--- RAW DATA ---
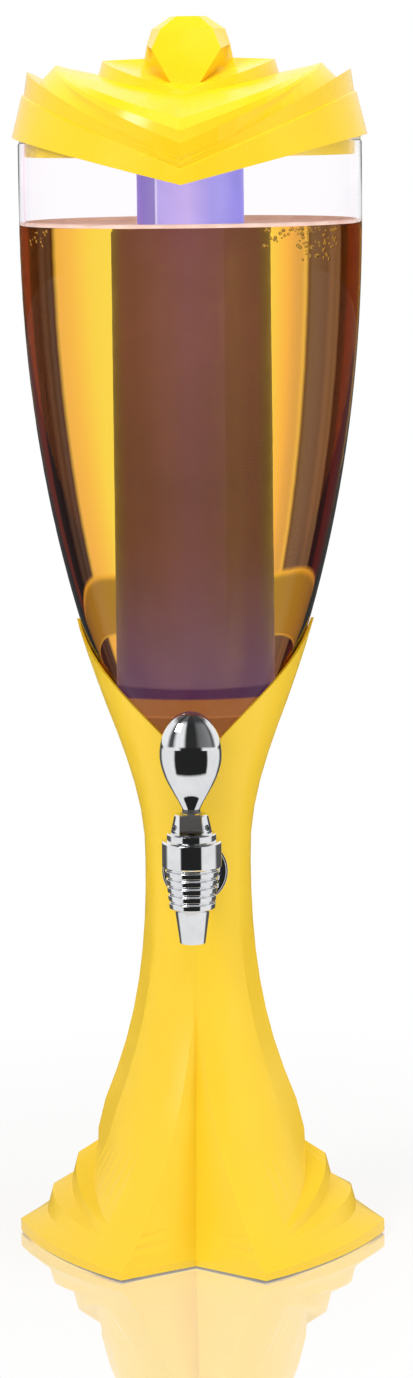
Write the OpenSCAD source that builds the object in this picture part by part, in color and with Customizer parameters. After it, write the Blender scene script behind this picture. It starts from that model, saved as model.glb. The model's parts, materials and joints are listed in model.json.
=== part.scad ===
// Beer tower dispenser: a moulded pleated stand, a clear tapered tank with an ice tube,
// a crown lid, a chromed lever tap and a battery lamp that shines up into the drink.
// Millimetres. Z is up, the tap points along -Y, and the origin is on the table under the centre.

/* [Stand] */
// Outer radius of the column at its waist
waist_r = 26; // [25:0.5:29]
// Height of the waist, where the tap goes through
waist_z = 190; // [184:1:200]
// Wall of the stand shell
stand_wall = 2.4; // [2:0.1:3]
// Reach of the foot's side points from the centre
foot_side_r = 91; // [84:1:98]
// Reach of the foot's front and rear points from the centre
foot_point_r = 93; // [86:1:96]
// Reach of the notch between two points
foot_notch_r = 62; // [56:1:66]
// Angle of each front and rear point from the centre line
foot_point_a = 22; // [19:1:26]
// How far the long edges of the foot are drawn in from a circle
foot_sag = 9; // [5:0.5:12]
// Height of the shell's lower edge over the table
foot_lift = 1; // [0.6:0.1:1.6]
// Height at which the front and rear valleys fade out
valley_top_z = 133; // [115:1:145]
// Height of the collar's front and rear dips
collar_dip_z = 240; // [230:1:248]
// Height of the collar's side tips
collar_tip_z = 310; // [296:1:316]

/* [Foot pleats] */
// Height of the sole band at the side
sole_side_z = 7; // [6:0.5:8]
// Height of the sole band at the points
sole_point_z = 4.5; // [4.2:0.1:5.5]
// Height of the lowest pleat's crease at the side
pleat_z = 14.5; // [12:0.5:16]
// Rise from one crease to the next at the side
pleat_rise = 16.6; // [14:0.2:17]
// How far each crease steps in from the one below
pleat_step = 12.8; // [10:0.2:13]
// Height of the riser that stands on a crease
pleat_riser = 10; // [7:0.5:12]
// Lean of a riser towards the centre
pleat_lean = 2.6; // [1.5:0.1:4]
// Angle from the front at which the pleats begin
pleat_start_a = 34; // [30:1:42]

/* [Tank] */
// Outer radius of the tank's straight upper part
tank_r = 82.6; // [80:0.1:86]
// Height of the tank's rim
rim_z = 541; // [534:1:545]
// Height at which the straight upper part begins
tank_straight_z = 508; // [480:1:515]
// Radius of the tank halfway, at the height of the collar's tips
tank_mid_r = 56.2; // [52:0.2:60]
// Outward slope of the wall there
tank_mid_slope = 0.29; // [0.24:0.01:0.34]
// Wall of the tank
tank_wall = 2.6; // [2.2:0.1:3.2]
// Room between the tank and the stand shell
tank_gap = 0.5; // [0.4:0.1:0.8]
// Depth of the tank's neck below the tap
neck_depth = 17; // [15:1:22]

/* [Ice tube] */
// Outer radius of the ice tube
tube_r = 25.8; // [22:0.2:28]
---
Return all the data above once more, precisely as given.

EXERCISE RESULT >>
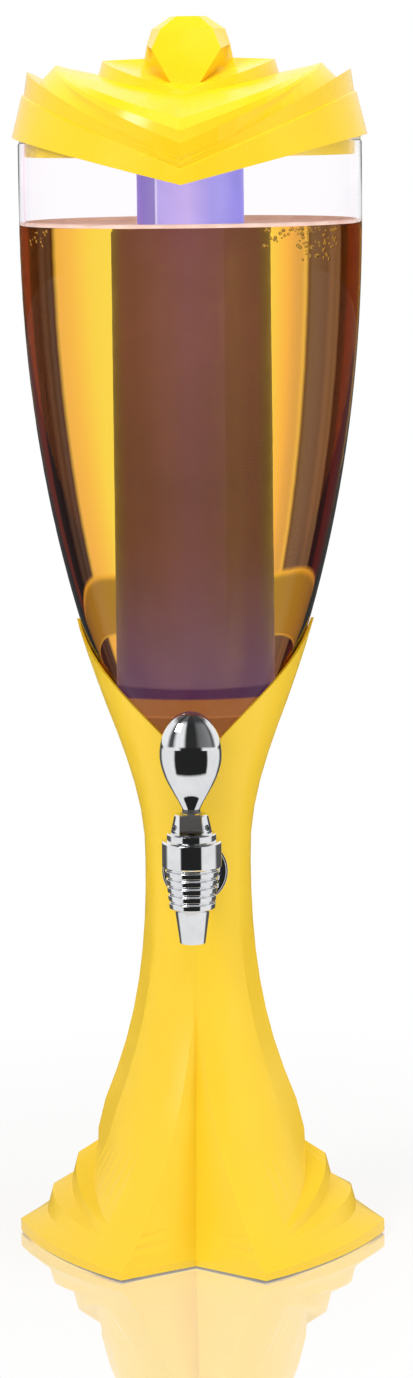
Write the OpenSCAD source that builds the object in this picture part by part, in color and with Customizer parameters. After it, write the Blender scene script behind this picture. It starts from that model, saved as model.glb. The model's parts, materials and joints are listed in model.json.
=== part.scad ===
// Beer tower dispenser: a moulded pleated stand, a clear tapered tank with an ice tube,
// a crown lid, a chromed lever tap and a battery lamp that shines up into the drink.
// Millimetres. Z is up, the tap points along -Y, and the origin is on the table under the centre.

/* [Stand] */
// Outer radius of the column at its waist
waist_r = 26; // [25:0.5:29]
// Height of the waist, where the tap goes through
waist_z = 190; // [184:1:200]
// Wall of the stand shell
stand_wall = 2.4; // [2:0.1:3]
// Reach of the foot's side points from the centre
foot_side_r = 91; // [84:1:98]
// Reach of the foot's front and rear points from the centre
foot_point_r = 93; // [86:1:96]
// Reach of the notch between two points
foot_notch_r = 62; // [56:1:66]
// Angle of each front and rear point from the centre line
foot_point_a = 22; // [19:1:26]
// How far the long edges of the foot are drawn in from a circle
foot_sag = 9; // [5:0.5:12]
// Height of the shell's lower edge over the table
foot_lift = 1; // [0.6:0.1:1.6]
// Height at which the front and rear valleys fade out
valley_top_z = 133; // [115:1:145]
// Height of the collar's front and rear dips
collar_dip_z = 240; // [230:1:248]
// Height of the collar's side tips
collar_tip_z = 310; // [296:1:316]

/* [Foot pleats] */
// Height of the sole band at the side
sole_side_z = 7; // [6:0.5:8]
// Height of the sole band at the points
sole_point_z = 4.5; // [4.2:0.1:5.5]
// Height of the lowest pleat's crease at the side
pleat_z = 14.5; // [12:0.5:16]
// Rise from one crease to the next at the side
pleat_rise = 16.6; // [14:0.2:17]
// How far each crease steps in from the one below
pleat_step = 12.8; // [10:0.2:13]
// Height of the riser that stands on a crease
pleat_riser = 10; // [7:0.5:12]
// Lean of a riser towards the centre
pleat_lean = 2.6; // [1.5:0.1:4]
// Angle from the front at which the pleats begin
pleat_start_a = 34; // [30:1:42]

/* [Tank] */
// Outer radius of the tank's straight upper part
tank_r = 82.6; // [80:0.1:86]
// Height of the tank's rim
rim_z = 541; // [534:1:545]
// Height at which the straight upper part begins
tank_straight_z = 508; // [480:1:515]
// Radius of the tank halfway, at the height of the collar's tips
tank_mid_r = 56.2; // [52:0.2:60]
// Outward slope of the wall there
tank_mid_slope = 0.29; // [0.24:0.01:0.34]
// Wall of the tank
tank_wall = 2.6; // [2.2:0.1:3.2]
// Room between the tank and the stand shell
tank_gap = 0.5; // [0.4:0.1:0.8]
// Depth of the tank's neck below the tap
neck_depth = 17; // [15:1:22]

/* [Ice tube] */
// Outer radius of the ice tube
tube_r = 25.8; // [22:0.2:28]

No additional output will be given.